For shorter work hours to lead to “work-life balance”, companies must reduce the workload of existing employees and hire additional employees to make up for the shorter work hours. The Ministry of Employment and Labor expects shorter work hours to lead to a decrease of 6.9 work hours per week on average and the creation of 140,000 to 180,000 new jobs.
But workers disagree. They are skeptical of the ministry’s forecasts and expect that companies will increase their workloads rather than hire additional workers.
On June 25, a mobile research company conducted an open survey of 500 workers (250 women and 250 men) in their 20s to 50s. According to the survey results, 64.8 percent of the respondents (61.6 percent men and 68 percent women) answered that they do not believe companies will hire additional workers. In terms of job categories, office workers (67.9 percent) were most skeptical about companies expanding manpower. This demonstrated a wide gap between the government’s expectations and the atmosphere among workers.
On July 6, a KEB Hana Bank employee posted on Blind: “They’re telling us to get off work early, but the workload is the same and the bank is not hiring more workers, so I have to work at home after work. At least I was paid for overtime before. Now it feels like I’m doing volunteer work.”

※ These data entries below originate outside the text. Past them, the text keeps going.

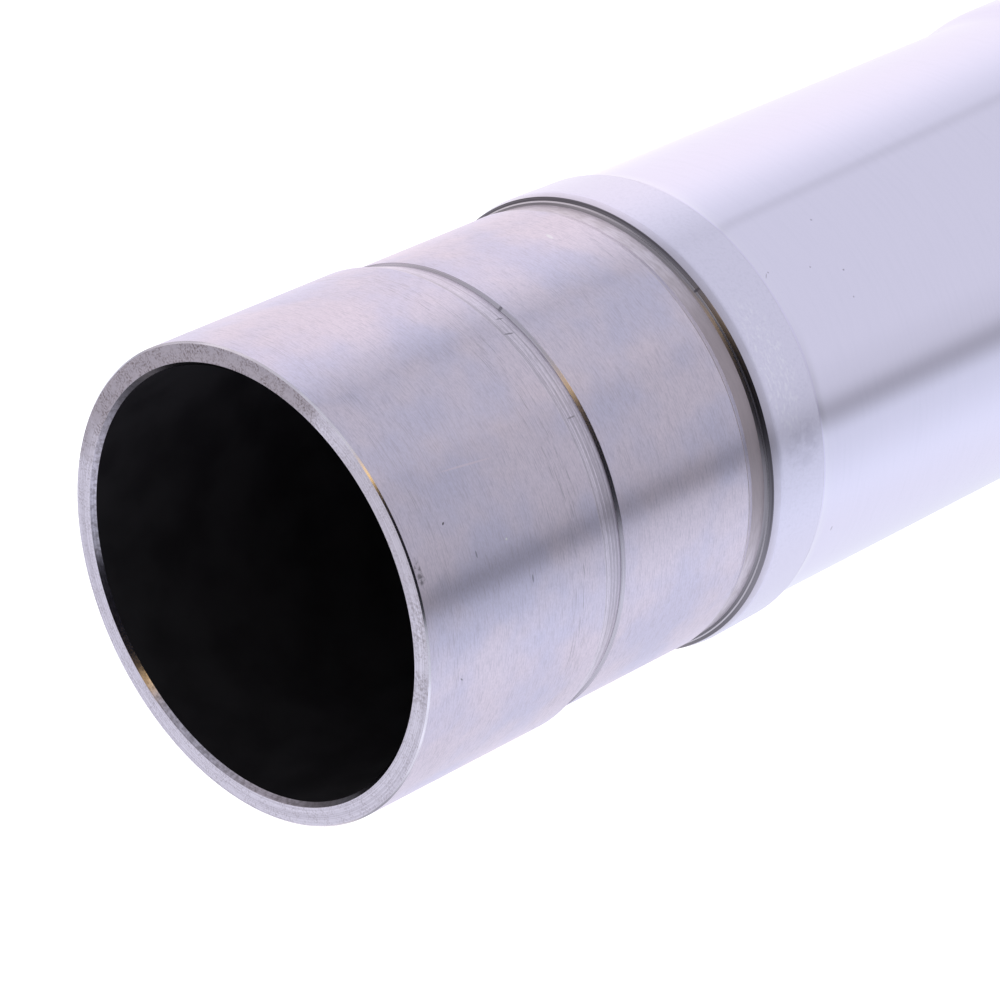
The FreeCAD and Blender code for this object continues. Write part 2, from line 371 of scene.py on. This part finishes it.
shoulder, tree, shader = steel("shaded_turned_shoulder", roughness=0.3)
lines = band(tree, grain(tree, around=60.0, across=9000.0), 0.35, 0.65)
# Painted shade: both walls are painted dark, the upper wall darker, and lighter towards one side where less
# shade is painted.
lower = band(tree, toward(tree, ALONG), TIP - LEDGE_END, TIP - LEDGE_START)
dark = blend(tree, lower, UPPER_WALL_SHADE_DARK, LOWER_WALL_SHADE_DARK)
pale = blend(tree, lower, UPPER_WALL_SHADE_PALE, LOWER_WALL_SHADE_PALE)
less_shaded = band(tree, toward(tree, LESS_SHADED_SIDE), LESS_SHADED_START, LESS_SHADED_STOP)
nicked(tree, shader, blend(tree, less_shaded, blend(tree, lines, dark, pale), LESS_SHADED_WALL))

ledge, tree, shader = steel("turned_ledge", roughness=0.25)
lines = band(tree, grain(tree, around=60.0, across=9000.0), 0.35, 0.65)
nicked(tree, shader, blend(tree, lines, LEDGE_DARK, LEDGE_PALE))

corner(SEAT, SEAT_END - LINE_WIDTH, 0.0, "relief")
corner(SEAT, SEAT_END, 0.03 * MM, "land")
corner(RELIEF, RELIEF_START, 0.0, "relief")
corner(RELIEF, RELIEF_END, 0.0, "shoulder")
corner(LEDGE, LEDGE_START, 0.0, "ledge")
corner(LEDGE + LEDGE_RISE, LEDGE_END, 0.0, "shoulder")
corner(RIM, RIM_START, 0.04 * MM, "lead")


# The collar in front of the recess.
# It has a worn lead for the bush, which fades softly into full size, and a slight taper. The lead is
# painted darker next to the rim as shade, lightening towards the collar. Its chrome is frosted, with
# bright flecks and a dusky patch, up to a fine line at the recess.

LEAD_END = 43.0 * MM
LEAD_ROUNDING = 2 * MM
COLLAR_END = 48.58 * MM
COLLAR_TAPER = 0.12 * MM
EDGE_LINE = 0.08 * MM
COLLAR_COLOUR = (0.825, 0.79, 0.925)
COLLAR_DULL = (0.70, 0.67, 0.81)
COLLAR_DUSKY = (0.66, 0.63, 0.75)
FLECK = (0.95, 0.93, 1.0)
FROST_DEPTH = 0.003 * MM
LEAD_PAINTED_SHADE = (0.66, 0.62, 0.71)
LEAD_PALE = (0.80, 0.765, 0.895)
LEAD_WORN = (0.62, 0.58, 0.66)

collar, tree, shader = steel("frosted_chrome", roughness=0.24)
frost = cloud(tree, 3600.0, 3.0)
flecks = band(tree, grain(tree, around=1500.0, across=3600.0, detail=4.0), 0.48, 0.66, high=0.5)
dusky = band(tree, cloud(tree, 900.0, 3.0), 0.35, 0.65, 0.1, 0.6)
colour = blend(tree, band(tree, frost, 0.45, 0.70, high=0.3), COLLAR_COLOUR, COLLAR_DULL)
colour = mark(tree, colour, 5.0, 44.9 * MM, 7 * MM, 2.2 * MM, FLECK, strength=flecks)
colour = mark(tree, colour, 25.0, 46.0 * MM, 2.2 * MM, 2.4 * MM, COLLAR_DUSKY, strength=dusky)
paint(tree, shader, colour)
relief(tree, shader, frost, FROST_DEPTH)

lead, tree, shader = steel("worn_shaded_lead", roughness=0.22)
worn = band(tree, cloud(tree, 700.0, 4.0), 0.35, 0.65, high=0.3)
# Painted shade: the lead is darkest at the rim of the shoulder and lightens towards the collar.
fading = band(tree, toward(tree, ALONG), TIP - RIM_START, TIP - LEAD_END)
paint(tree, shader, blend(tree, worn, blend(tree, fading, LEAD_PAINTED_SHADE, LEAD_PALE), LEAD_WORN))

corner(FULL, LEAD_END, LEAD_ROUNDING, "collar")
corner(FULL - COLLAR_TAPER, COLLAR_END - EDGE_LINE, 0.0, "lead")
corner(FULL - COLLAR_TAPER, COLLAR_END, 0.02 * MM, "chrome")


# The polished recess and the long stem behind it.
# The hard chrome is smooth here and mirrors softly. The recess runs in along a hollow curve and out
# along a slow double curve, and it has a few small pits.

RECESS = FULL - 0.75 * MM
RUN_IN = 1.22 * MM
RUN_IN_ROUNDING = 5.2 * MM
RECESS_END = COLLAR_END + 55.8 * MM
STEM_START = RECESS_END + 2.5 * MM
RUN_OUT_ROUNDING = 8.8 * MM
CHROME_COLOUR = (0.87, 0.83, 0.97)
CHROME_POLISH = (0.82, 0.79, 0.93)
CHROME_DEPTH = 0.0006 * MM

chrome, tree, shader = steel("hard_chrome", roughness=0.08)
haze = band(tree, cloud(tree, 90.0, 4.0), 0.35, 0.7, 0.065, 0.095)
tree.links.new(haze, shader.inputs["Roughness"])
polish = band(tree, grain(tree, around=200.0, across=3000.0), 0.4, 0.8, high=0.3)
colour = blend(tree, polish, CHROME_COLOUR, CHROME_POLISH)
colour = mark(tree, colour, -15.3, 49.75 * MM, 0.08 * MM, 0.3 * MM, PIT, slant=0.8, strength=0.4)
colour = mark(tree, colour, -16.0, 50.3 * MM, 0.1 * MM, 0.1 * MM, PIT, strength=0.4)
colour = mark(tree, colour, -9.0, 58.3 * MM, 0.10 * MM, 0.12 * MM, PIT, strength=0.45)
colour = mark(tree, colour, -24.0, 58.8 * MM, 0.12 * MM, 0.12 * MM, PIT, strength=0.35)
colour = mark(tree, colour, -2.0, 57.8 * MM, 0.1 * MM, 0.1 * MM, PIT, strength=0.35)
colour = mark(tree, colour, -13.0, 55.0 * MM, 0.1 * MM, 0.1 * MM, PIT, strength=0.35)
colour = mark(tree, colour, 55.0, 52.0 * MM, 0.3 * MM, 0.12 * MM, PIT, strength=0.3)
paint(tree, shader, colour)
relief(tree, shader, cloud(tree, 500.0, 1.0), CHROME_DEPTH)

corner(RECESS, COLLAR_END + RUN_IN, RUN_IN_ROUNDING, "chrome")
corner(RECESS, RECESS_END, RUN_OUT_ROUNDING, "chrome")
corner(FULL, STEM_START, RUN_OUT_ROUNDING, "chrome")


# The plain end and the bore.
# The far end is cut off square, with both its edges chamfered. The bore runs right through. It has a
# dull dark skin, and it is painted near black to also stand for the shade deep inside it.

FOOT_CHAMFER = 0.5 * MM
BORE_SHADE_DARK = (0.010, 0.009, 0.012)
BORE_SHADE_PALE = (0.018, 0.017, 0.021)

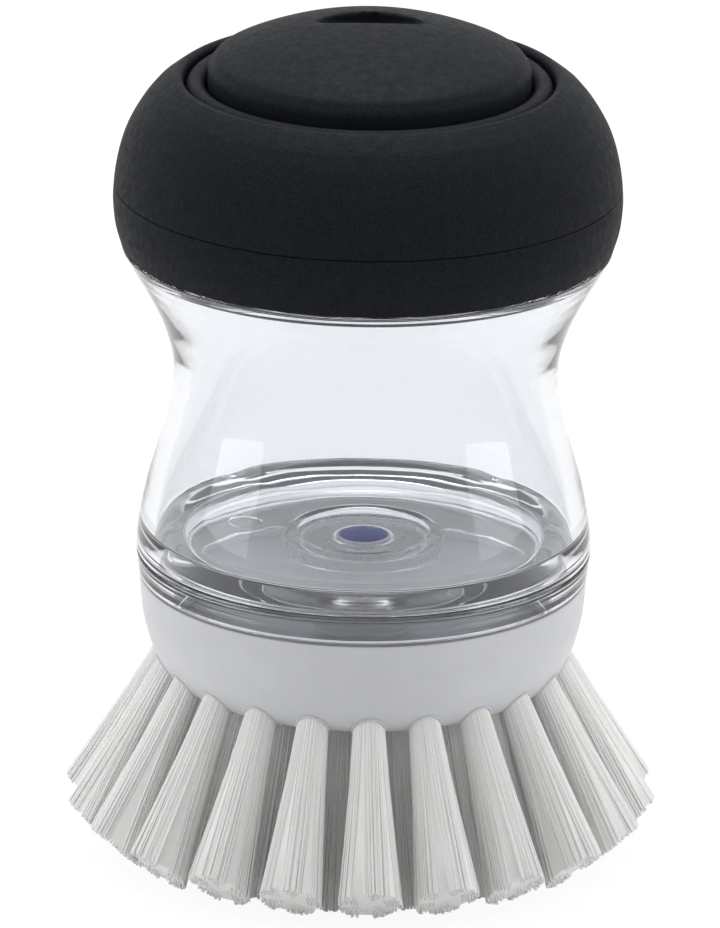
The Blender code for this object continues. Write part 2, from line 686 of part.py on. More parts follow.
def make_tuft_mesh(name, ring, tilt, tools):
    """One tuft of a ring: its strands, fused at the root to the round slice that fills its hole."""
    to_local = tuft_place(ring, tilt, 0).inverted()
    if ring == 0:
        length, trim_tilt, tip_radius = OUTER_TUFT_LENGTH, OUTER_TRIM_TILT, OUTER_STRAND_TIP_RADIUS
    else:
        length, trim_tilt, tip_radius = underside_z / math.cos(tilt), 0, STRAND_TIP_RADIUS
    tip = Vector((0, 0, length))
    trim_normal = to_local.to_3x3() @ Vector((math.sin(trim_tilt), 0, -math.cos(trim_tilt)))
    spread = TUFT_RADIUS * tip_radius / STRAND_ROOT_RADIUS
    uncut_length = length + FLAT_CUT_DEPTH + spread * abs(math.tan(trim_tilt - tilt))
    strands = make_strands(name + "_strands", uncut_length, tip_radius, tip, trim_normal, tools)
    shape = bmesh.new()
    plug_length = TUFT_DEPTH + TUFT_COLLAR
    bmesh.ops.create_cone(
        shape, cap_ends=True, segments=TUFT_SIDES, radius1=TUFT_RADIUS, radius2=TUFT_RADIUS,
        depth=plug_length, matrix=Matrix.Translation((0, 0, TUFT_COLLAR - plug_length / 2)),
    )
    tuft = object_from(name, shape, tools)
    combine(tuft, strands, "UNION")
    mesh = tuft.data
    bpy.data.objects.remove(tuft)
    return mesh


def make_tufts(group, tools, head, material):
    for name, ring, tilt, turns in tuft_rings():
        mesh = make_tuft_mesh(name, ring, tilt, tools)
        mesh.materials.append(material)
        for number, turn in enumerate(turns, start=1):
            tuft = bpy.data.objects.new(f"{name}_{number:02d}", mesh)
            group.objects.link(tuft)
            tuft.parent = head
            tuft.matrix_local = tuft_place(ring, tilt, turn)


def axis_empty(name, pieces, group, parent=None):
    """An empty on the brush's axis, which carries the pieces that move together."""
    empty = bpy.data.objects.new(name, None)
    group.objects.link(empty)
    empty.parent = parent
    for piece in pieces:
        piece.parent = empty
    return empty


def build():
    clear_scene()
    group = collection_named("palm_brush")
    tools = collection_named("cutters")
    black_grip = make_material("black_soft_grip", (0.018, 0.021, 0.026), 0.62)
    black_core = make_material("black_core_plastic", (0.03, 0.03, 0.033), 0.45)
    clear = make_material("clear_plastic", (0.86, 0.90, 0.93), 0.06, alpha=0.35)
    white = make_material("white_plastic", (0.83, 0.85, 0.86), 0.38)
    blue = make_material("blue_silicone", (0.04, 0.09, 0.42), 0.45)
    grey_seal = make_material("seal_silicone", (0.62, 0.64, 0.66), 0.55)
    bristle = make_material("nylon_bristle", (0.80, 0.82, 0.80), 0.42)

    tank = make_tank(group, tools)
    base = make_base(group, tools)
    valve = make_valve(group)
    retainer = plain_ring(
        "valve_retainer", valve_hole_radius, retainer_radius, retainer_z, retainer_top_z,
        group, SMALL_ROUND_STEPS,
    )
    gasket = plain_ring(
        "cap_gasket", NECK_INNER_RADIUS, neck_radius, neck_top_z + FIT_GAP,
        deck_under_z - FIT_GAP, group,
    )
    seal = plain_ring(
        "head_seal", spigot_inner_radius, spigot_radius, bowl_floor_z + FIT_GAP,
        spigot_end_z - FIT_GAP, group,
    )
    core = make_core(group, tools)
    ring = make_grip_ring(group)
    shell = make_shell(group)
    button = make_button(group, tools)
    button_core = make_button_core(group)
    bellows = make_bellows(group)
    head = make_head(group, tools)

    finishes = [
        (clear, [tank, base]), (blue, [valve]), (white, [retainer, head]),
        (grey_seal, [gasket, seal]), (black_core, [core, button_core]),
        (black_grip, [ring, shell, button, bellows]),
    ]
    for material, pieces in finishes:
        for piece in pieces:
            piece.data.materials.append(material)

    reservoir_axis = axis_empty("reservoir_axis", [tank, base, valve, retainer], group)
    knob_axis = axis_empty("knob_axis", [gasket, core, ring, shell, bellows], group, reservoir_axis)
    axis_empty("button_axis", [button, button_core], group, knob_axis)
    axis_empty("head_axis", [seal, head], group, reservoir_axis)
    make_tufts(group, tools, head, bristle)


build()
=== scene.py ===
"""Looks of the soap-dispensing palm brush.

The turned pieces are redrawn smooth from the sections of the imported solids, with rounded corners.
The plain strands of each tuft give way to fine filaments, and every surface gets its own finish.
Metres, +Z up, origin on the brush's axis at the plane that the bristle tips stand on.
"""

import math
import random

import bmesh
import bpy
from mathutils import Matrix, Vector
from mathutils.bvhtree import BVHTree


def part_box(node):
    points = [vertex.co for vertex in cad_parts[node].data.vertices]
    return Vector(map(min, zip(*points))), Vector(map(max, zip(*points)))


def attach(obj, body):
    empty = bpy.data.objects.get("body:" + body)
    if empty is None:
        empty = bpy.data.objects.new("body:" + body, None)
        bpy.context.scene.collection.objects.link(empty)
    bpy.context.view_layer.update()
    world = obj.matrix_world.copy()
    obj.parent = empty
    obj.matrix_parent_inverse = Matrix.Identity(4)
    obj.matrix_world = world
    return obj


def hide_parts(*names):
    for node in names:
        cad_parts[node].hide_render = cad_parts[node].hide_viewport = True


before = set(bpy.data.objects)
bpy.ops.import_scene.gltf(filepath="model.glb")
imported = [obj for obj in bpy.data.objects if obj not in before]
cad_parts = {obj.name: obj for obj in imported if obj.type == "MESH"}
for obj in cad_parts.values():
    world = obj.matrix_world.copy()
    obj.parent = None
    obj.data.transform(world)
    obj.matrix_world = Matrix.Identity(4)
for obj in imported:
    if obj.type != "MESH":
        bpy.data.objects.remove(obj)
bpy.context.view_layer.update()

# Turned pieces
TURN_STEPS = 160
CURVE_PIECES = 4
CORNER_TURN = math.radians(50.0)
CORNER_POINTS = 3
CORNER_SHARE = 0.45
STRAIGHT_TURN = math.radians(0.5)
WELD_DISTANCE = 0.00001
SUPPORT_REACH = 0.00004
SUPPORT_SHARE = 0.04

# Turns about the axis at which sections are taken, the first for the pieces with lugs
CLEAR_SIDE = math.radians(67.5)
LEFT_SIDE = math.radians(180.0)

# Corner radii
GRIP_ROUND = 0.0001
BUTTON_ROUND = 0.0004
BELLOWS_ROUND = 0.0002
CLEAR_ROUND = 0.0003
HEAD_ROUND = 0.0004
VALVE_ROUND = 0.0002

# Grip
SEAM_CLOSER = 0.0002

# Bellows
BELLOWS_GAP = 0.0003
BELLOWS_SPLIT = 0.0002

# Scoop in the top of the button
SCOOP_RADIUS = 0.0084
SCOOP_BACK = 0.0045
SCOOP_FRONT = -0.0013
SCOOP_TILT = math.radians(21.0)
SCOOP_VOXEL = 0.0003
SCOOP_SOFTNESS = 0.5
SCOOP_SOFTENINGS = 3

# Gate mark in the clear dish
GATE_MARK_RADIUS = 0.0022
GATE_MARK_DEPTH = 0.00025
GATE_MARK_REACH = 0.0150
GATE_MARK_TURN = math.radians(172.0)

# Tank: corners of its outline in the solids and where the photograph shows them, as (radius, height)
TANK_MOVES = (
    ((0.02561, 0.0449), (0.02598, 0.0428)),
    ((0.02625, 0.0449), (0.02625, 0.0428)),
    ((0.02718, 0.0770), (0.02790, 0.0782)),
    ((0.02230, 0.0770), (0.02230, 0.0782)),
)

# Dish, and the matt patch on the underside of the clear base
DISH_FLOOR = 0.0413
DISH_RIM = 0.0425
DISH_EDGE = 0.02385
GRAIN_TOP = 0.0393
GRAIN_EDGE = 0.0150

# Valve
PLUG_RADIUS = 0.0031
SLIT_LENGTH = 0.0042
SLIT_WIDTH = 0.00009
SLIT_DEPTH = 0.0004

# Lugs, three to a ring
LUGS = 3
LUG_STEPS = 24
LUG_ROUND = 0.00015

# Each ring's inner and outer radius, thickness, arc, lead of the screw line, height of the middle
NECK_LUG = (0.02445, 0.02550, 0.0014, math.radians(60.0), 0.0120, 0.08448)
SPIGOT_LUG = (0.02500, 0.02605, 0.0009, math.radians(20.0), 0.0200, 0.03378)
HEAD_LUG = (0.02535, 0.02650, 0.0009, math.radians(20.0), 0.0200, 0.03498)

# Tufts: root radius and height, tilt, length, tilt of the cut, how many, turn of the first in steps
TUFT_RINGS = {
    "outer": (0.02440, 0.0242, math.radians(26.5), 0.0226, math.radians(44.0), 22, 0.0),
    "middle": (0.01700, 0.0230, math.radians(13.0), 0.0236, 0.0, 16, 0.5),
    "inner": (0.01049, 0.0230, math.radians(6.0), 0.0231, 0.0, 8, 0.0),
}
HEAD_TURN = math.radians(2.3)
TUFT_RADIUS = 0.0019
TUFT_VARIANTS = 4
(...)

In a phone call with Top Daily on July 9, Joo Won, a board member of Hyundai Research Institute, commented, “Even before implementing the shorter work hours, there were predictions that it would be more difficult to apply the 52-hour workweek for staff working outside of offices. Non-office positions require more people for machinery, facilities, and production, and smaller companies will have more difficulty, by definition. The Ministry of Employment and Labor needs to provide incentives to non-office staff, such as tax benefits, to prevent decreases in productivity.”